Entries with model source code:
§
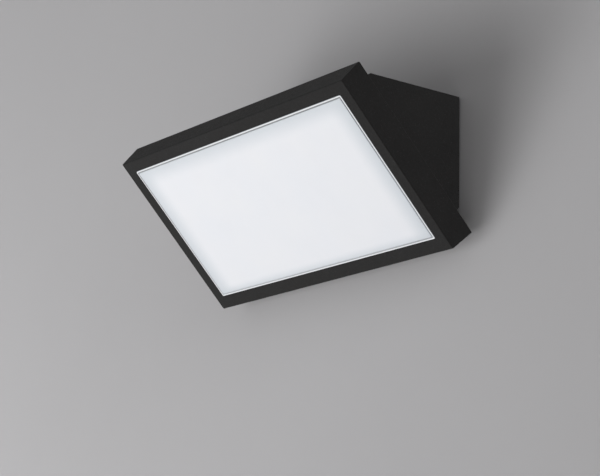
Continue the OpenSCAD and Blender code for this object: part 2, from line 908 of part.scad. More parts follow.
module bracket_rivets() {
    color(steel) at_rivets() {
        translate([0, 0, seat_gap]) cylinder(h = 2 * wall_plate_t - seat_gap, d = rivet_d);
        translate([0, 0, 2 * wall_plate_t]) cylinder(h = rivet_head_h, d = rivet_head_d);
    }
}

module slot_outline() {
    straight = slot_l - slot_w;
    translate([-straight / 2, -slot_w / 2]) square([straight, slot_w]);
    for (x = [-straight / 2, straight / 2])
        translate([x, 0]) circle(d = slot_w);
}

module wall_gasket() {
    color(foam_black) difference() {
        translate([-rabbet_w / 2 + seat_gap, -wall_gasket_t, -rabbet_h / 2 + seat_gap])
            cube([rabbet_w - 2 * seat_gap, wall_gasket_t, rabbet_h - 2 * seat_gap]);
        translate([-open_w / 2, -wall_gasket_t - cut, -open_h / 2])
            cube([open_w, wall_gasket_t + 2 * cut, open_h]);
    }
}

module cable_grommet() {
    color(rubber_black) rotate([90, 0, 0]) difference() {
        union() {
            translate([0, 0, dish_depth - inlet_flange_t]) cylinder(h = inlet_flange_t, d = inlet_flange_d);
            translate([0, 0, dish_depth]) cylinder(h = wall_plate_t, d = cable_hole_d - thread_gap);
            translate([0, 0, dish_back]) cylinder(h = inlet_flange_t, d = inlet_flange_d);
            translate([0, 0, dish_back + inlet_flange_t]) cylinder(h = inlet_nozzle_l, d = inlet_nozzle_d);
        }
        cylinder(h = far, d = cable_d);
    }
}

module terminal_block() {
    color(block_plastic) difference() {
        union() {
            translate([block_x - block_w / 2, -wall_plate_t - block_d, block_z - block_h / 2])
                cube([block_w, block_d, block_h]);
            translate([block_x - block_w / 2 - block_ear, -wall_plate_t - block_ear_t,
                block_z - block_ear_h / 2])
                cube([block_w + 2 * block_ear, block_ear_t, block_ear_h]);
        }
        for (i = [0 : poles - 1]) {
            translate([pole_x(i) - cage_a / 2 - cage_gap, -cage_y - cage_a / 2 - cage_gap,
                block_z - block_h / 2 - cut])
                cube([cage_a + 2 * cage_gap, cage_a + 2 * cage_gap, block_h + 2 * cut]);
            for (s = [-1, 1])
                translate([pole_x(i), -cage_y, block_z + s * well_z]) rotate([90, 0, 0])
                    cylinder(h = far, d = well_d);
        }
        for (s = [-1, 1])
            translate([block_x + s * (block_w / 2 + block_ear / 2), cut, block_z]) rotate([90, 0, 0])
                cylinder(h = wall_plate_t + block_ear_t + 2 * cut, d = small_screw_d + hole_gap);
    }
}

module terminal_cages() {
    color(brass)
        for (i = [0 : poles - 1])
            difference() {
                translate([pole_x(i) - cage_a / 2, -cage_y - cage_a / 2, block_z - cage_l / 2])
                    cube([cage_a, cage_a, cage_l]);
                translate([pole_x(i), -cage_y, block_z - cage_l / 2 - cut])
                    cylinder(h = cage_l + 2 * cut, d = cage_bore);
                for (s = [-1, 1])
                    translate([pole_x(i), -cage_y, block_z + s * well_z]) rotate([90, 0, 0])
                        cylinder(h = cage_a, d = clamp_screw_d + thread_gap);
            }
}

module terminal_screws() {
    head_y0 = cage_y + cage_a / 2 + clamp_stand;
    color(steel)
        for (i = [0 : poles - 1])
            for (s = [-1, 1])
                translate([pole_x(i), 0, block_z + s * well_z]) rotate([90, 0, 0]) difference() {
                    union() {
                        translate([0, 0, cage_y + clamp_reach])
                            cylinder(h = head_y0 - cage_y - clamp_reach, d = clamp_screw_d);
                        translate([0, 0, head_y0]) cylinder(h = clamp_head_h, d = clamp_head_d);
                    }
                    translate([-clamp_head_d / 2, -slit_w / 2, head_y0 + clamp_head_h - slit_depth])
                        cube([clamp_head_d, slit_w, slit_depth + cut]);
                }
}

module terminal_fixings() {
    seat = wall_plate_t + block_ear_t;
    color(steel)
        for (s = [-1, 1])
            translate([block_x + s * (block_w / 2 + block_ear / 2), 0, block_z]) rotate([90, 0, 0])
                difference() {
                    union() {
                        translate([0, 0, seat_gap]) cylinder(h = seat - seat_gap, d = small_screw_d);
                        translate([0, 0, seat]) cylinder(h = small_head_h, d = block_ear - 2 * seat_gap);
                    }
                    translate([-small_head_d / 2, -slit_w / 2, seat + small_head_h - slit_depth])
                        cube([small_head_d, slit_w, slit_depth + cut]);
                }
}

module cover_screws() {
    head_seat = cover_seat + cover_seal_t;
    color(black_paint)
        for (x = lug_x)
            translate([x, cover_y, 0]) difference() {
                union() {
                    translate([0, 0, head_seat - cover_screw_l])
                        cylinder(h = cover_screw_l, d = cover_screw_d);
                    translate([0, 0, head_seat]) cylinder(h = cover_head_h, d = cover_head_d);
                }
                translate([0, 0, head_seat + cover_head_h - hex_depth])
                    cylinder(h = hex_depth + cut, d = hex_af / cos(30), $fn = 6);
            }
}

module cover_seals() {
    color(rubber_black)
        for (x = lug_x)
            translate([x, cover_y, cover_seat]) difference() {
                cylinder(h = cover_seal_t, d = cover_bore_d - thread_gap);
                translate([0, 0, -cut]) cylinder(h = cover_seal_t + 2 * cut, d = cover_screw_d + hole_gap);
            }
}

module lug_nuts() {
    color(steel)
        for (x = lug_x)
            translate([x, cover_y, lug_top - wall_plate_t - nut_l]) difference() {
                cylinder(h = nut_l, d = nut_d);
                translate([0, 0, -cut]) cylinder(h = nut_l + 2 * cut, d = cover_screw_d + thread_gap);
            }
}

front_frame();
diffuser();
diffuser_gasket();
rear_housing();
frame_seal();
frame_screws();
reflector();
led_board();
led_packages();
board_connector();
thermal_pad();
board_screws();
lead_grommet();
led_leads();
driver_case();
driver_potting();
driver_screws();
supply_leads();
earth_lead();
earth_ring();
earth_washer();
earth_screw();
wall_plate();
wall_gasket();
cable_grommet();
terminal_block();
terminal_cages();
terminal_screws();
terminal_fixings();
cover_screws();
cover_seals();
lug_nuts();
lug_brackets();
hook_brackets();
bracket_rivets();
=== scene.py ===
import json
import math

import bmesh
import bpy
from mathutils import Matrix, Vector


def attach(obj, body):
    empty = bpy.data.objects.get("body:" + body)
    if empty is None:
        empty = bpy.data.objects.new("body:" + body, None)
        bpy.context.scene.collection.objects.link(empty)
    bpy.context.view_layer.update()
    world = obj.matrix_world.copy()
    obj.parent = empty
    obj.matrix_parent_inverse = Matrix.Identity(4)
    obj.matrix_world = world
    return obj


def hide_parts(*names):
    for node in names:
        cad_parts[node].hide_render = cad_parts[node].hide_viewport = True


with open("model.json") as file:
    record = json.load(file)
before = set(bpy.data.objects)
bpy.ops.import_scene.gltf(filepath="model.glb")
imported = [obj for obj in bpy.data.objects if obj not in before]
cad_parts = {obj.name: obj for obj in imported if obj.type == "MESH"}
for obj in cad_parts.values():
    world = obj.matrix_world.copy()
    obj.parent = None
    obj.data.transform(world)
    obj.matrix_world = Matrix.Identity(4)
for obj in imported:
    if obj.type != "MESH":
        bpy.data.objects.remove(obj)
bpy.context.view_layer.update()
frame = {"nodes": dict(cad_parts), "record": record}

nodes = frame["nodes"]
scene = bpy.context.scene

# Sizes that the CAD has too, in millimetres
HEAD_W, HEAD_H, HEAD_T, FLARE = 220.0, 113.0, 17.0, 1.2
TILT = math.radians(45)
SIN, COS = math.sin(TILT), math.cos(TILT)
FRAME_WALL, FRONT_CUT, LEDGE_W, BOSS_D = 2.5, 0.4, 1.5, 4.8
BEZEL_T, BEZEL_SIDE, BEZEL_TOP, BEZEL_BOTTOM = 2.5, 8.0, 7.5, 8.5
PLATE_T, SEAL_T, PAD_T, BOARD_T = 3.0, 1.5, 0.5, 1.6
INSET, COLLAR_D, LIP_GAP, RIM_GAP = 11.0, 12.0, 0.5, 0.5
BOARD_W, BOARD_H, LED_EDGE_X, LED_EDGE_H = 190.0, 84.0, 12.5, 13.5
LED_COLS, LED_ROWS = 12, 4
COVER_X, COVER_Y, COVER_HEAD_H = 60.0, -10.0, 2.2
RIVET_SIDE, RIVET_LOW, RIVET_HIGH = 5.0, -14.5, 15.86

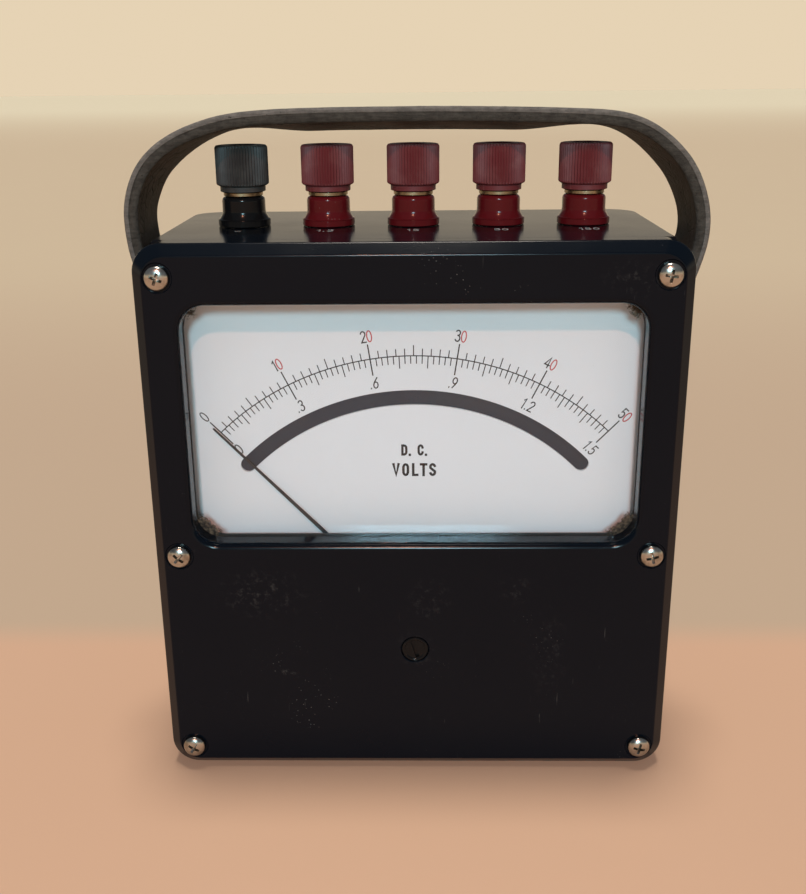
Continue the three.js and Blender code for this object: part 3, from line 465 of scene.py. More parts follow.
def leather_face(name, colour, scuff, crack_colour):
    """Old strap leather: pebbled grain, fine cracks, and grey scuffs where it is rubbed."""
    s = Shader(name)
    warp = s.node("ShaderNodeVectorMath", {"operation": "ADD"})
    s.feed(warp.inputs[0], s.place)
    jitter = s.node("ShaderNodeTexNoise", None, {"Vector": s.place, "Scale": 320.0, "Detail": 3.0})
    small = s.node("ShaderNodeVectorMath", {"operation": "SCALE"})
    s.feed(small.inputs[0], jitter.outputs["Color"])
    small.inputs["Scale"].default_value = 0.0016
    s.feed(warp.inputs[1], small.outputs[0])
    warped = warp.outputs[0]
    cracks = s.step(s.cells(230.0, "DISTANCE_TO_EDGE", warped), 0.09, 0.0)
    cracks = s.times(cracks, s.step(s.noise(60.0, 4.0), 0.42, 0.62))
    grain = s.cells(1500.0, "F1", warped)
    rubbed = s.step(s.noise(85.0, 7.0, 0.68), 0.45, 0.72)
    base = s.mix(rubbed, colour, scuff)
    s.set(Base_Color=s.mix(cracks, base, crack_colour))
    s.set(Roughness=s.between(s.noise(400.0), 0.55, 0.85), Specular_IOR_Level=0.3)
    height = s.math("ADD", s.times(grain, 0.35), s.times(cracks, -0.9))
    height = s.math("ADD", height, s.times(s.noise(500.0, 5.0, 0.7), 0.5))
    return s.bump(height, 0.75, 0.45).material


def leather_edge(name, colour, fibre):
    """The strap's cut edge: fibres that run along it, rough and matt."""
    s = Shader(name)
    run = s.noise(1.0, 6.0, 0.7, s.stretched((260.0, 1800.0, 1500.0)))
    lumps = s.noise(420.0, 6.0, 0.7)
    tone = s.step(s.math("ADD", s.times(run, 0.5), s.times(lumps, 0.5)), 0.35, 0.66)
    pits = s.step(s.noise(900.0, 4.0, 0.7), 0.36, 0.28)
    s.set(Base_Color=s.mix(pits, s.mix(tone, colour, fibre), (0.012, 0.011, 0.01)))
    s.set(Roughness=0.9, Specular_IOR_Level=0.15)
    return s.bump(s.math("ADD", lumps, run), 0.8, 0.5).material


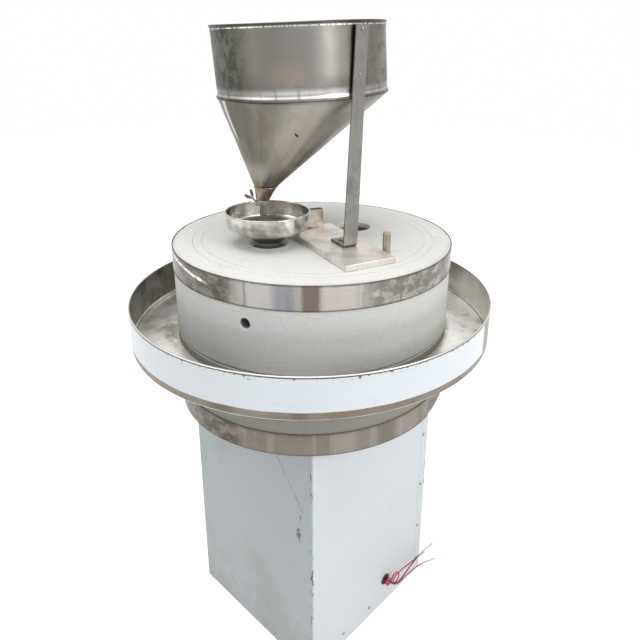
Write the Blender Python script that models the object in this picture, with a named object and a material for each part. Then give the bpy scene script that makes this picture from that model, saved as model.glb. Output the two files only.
§
-- Short problem --
Start at the line with "front_frame();", stop at the line with "record = json.load(file)", and return every line in that stretch exactly, those two included.

-- Answer to the task --
front_frame();
diffuser();
diffuser_gasket();
rear_housing();
frame_seal();
frame_screws();
reflector();
led_board();
led_packages();
board_connector();
thermal_pad();
board_screws();
lead_grommet();
led_leads();
driver_case();
driver_potting();
driver_screws();
supply_leads();
earth_lead();
earth_ring();
earth_washer();
earth_screw();
wall_plate();
wall_gasket();
cable_grommet();
terminal_block();
terminal_cages();
terminal_screws();
terminal_fixings();
cover_screws();
cover_seals();
lug_nuts();
lug_brackets();
hook_brackets();
bracket_rivets();
=== scene.py ===
import json
import math

import bmesh
import bpy
from mathutils import Matrix, Vector


def attach(obj, body):
    empty = bpy.data.objects.get("body:" + body)
    if empty is None:
        empty = bpy.data.objects.new("body:" + body, None)
        bpy.context.scene.collection.objects.link(empty)
    bpy.context.view_layer.update()
    world = obj.matrix_world.copy()
    obj.parent = empty
    obj.matrix_parent_inverse = Matrix.Identity(4)
    obj.matrix_world = world
    return obj


def hide_parts(*names):
    for node in names:
        cad_parts[node].hide_render = cad_parts[node].hide_viewport = True


with open("model.json") as file:
    record = json.load(file)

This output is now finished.